Guns are designed to kill things, so obviously the state using the firing squad isn't going to put that idea into anybody's mind, it's already there. If the state used tow ropes and climbing equipment to hang people then yes, absolutely you'd get people copying the method the state used rather than improvising their own. The state method would have to be 99.999% effective, otherwise it wouldn't be allowed. By using a cocktail of difficult to acquire drugs you prevent copycats. Telling people to go get 20mg or whatever of heroin as a state approved method of death would absolutely see people doing the same.
12 bore through the face to answer the question of most humane way of doing it. As for the "is it right?" debate then significantly more intelligent people than you or I have not come to a conclusion over the years.

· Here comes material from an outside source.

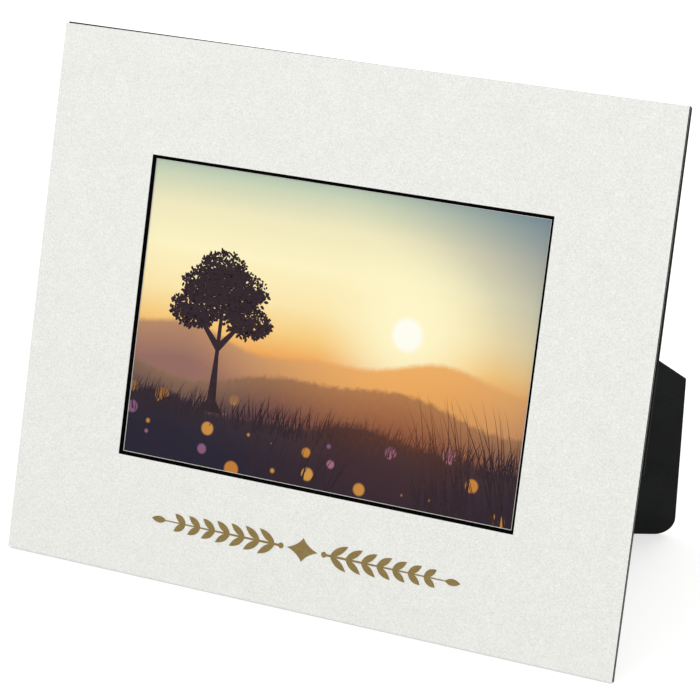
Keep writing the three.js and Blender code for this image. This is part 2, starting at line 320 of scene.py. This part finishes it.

Short answer is that the cocktail of drugs used is used because it is the most effective pain free way to do it. You could use other methods but they don't always give pan free deaths, even heroin like you suggest only gives pan free deaths a relatively low majority of the time. I have no idea how the drugs work or why they use the particular ones they do but the reason is simply that together they form the most effective pain free method.
Not true, inert gas asphyxiation is the most effective pain free method. It's 100% effective and entirely painless.
It has been proven that has isn't entirely painless. They actually used to use inert gasses for executions but sometimes it was shown to involve suffering which is one of the main reasons it was removed although at least one state has just reintroduced it as an execution method. Somebody mentioned dignitas but that too has been shown to occasionally involve suffering but obviously that isn't on the brochure.